Настюта поверх занавески, в просвет окна, смотрела вдаль: негусто падала наземь серая крупка, на столбе, расслабив крылья, застыла унылая ворона, Васяни уже не было видно, а по дороге от Карманных Выселок мышиной масти лошаденка тащила телегу.

— Настютка, слышь, как же я теперь? Ну сядь, сядь со мной рядом…

— Что я посоветую, Марусь?

И они сидят — Настюта прямо, недвижно, а Маруся припав горячей щекой к ее плечу. Фырчит на плите чайник, выбрасывает из носика сердитые клубы пара — они сидят…

— Водки бы выпить.

— Зачем это, Марусь…

— Стылость кругом. Мурашками обросла.

Слышен скрип тележных колес, он все явственней, ближе, и вот уже кто-то остановился у сторожки, кто-то за дверью бьет веником по сапогам…

Они вошли — впереди розовощекий, с коротко подстриженными усами старик, непомерно широкий — оттого что по погоде надеты на нем ватник и полушубок, а поверх них еще брезентовый плащ; за стариком протиснулась в дверь замерзшая, с напряженно-скорбным лицом бабка, закутанная шалью, в длиннополом плюшевом пальто. Поздоровались, заняли лавку у двери, и старик, расправив пальцем усы, сказал, обращаясь к Марусе:

— Нам, милая, Анастасию Чеверду.

— Это я, — бледнея, тихо ответила Настюта. Она догадалась, что за гости к ней, — сердце замерло, трудно дышать; она поджимает под топчан ноги, еще думает: «Юбка с кофтой у меня рабочие, оборванные…» — и слабнет она под стариковым взглядом.

— Та-ак, — растерянно говорит старик, — значит, ты — Анастасия. А мы, как тут объяснить… Уфимцевы, значит.

— Я и не знаю… рада я очень.

Вскочила с места Маруся, суетится — выставляет на стол сахар, хлеб.

— Чайку с дороги-то, горяченького…

Разливает чай по кружкам — чай стынет, никто не пьет.

Опять старик обращается к Марусе — может, чтобы та рассудила его слова:

— Владимир молодой погиб, на фронте пяти месяцев не был. Двадцать с лишним лет прошло, а тут слух, указывают нам — жена… Бывает такое?

— А чего у меня-то спрашивать! — обрывает Маруся. — Иль она не перед вами сидит? Спрашивайте!

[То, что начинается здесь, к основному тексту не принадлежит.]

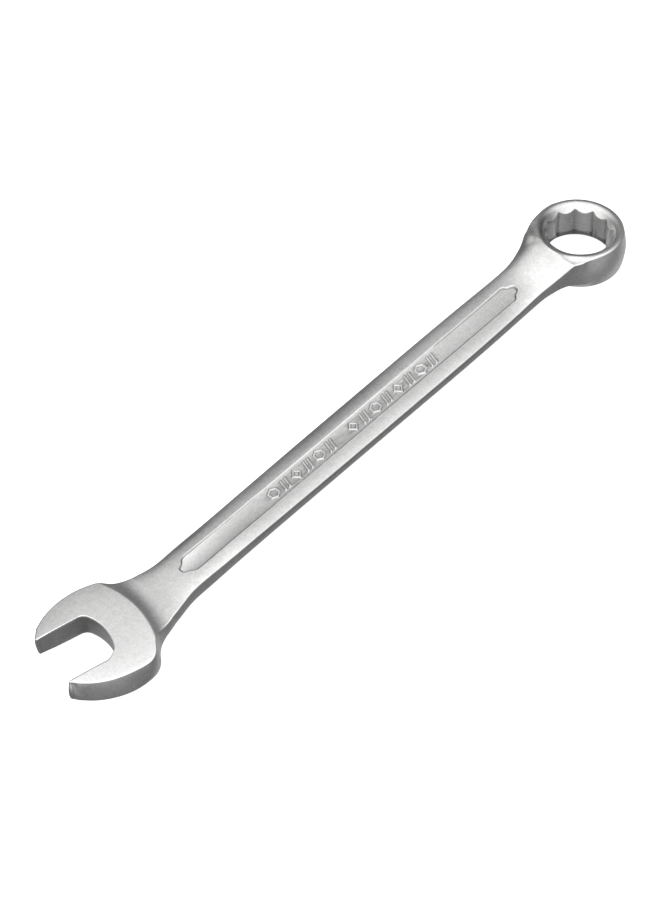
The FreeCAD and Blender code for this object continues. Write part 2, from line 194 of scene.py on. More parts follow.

— Сумленье, — старик, пригнув голову, растирает подошвой натекшую с сапог лужицу. — Ежели, возможно, документы подтверждают, мы будем рады… Он сын наш, и права, значит, на него наши… А так что ж, если подтвержденье какое, мы завсегда будем рады, и дом, ежели нужен, — пожалуйста… Дите, может, есть?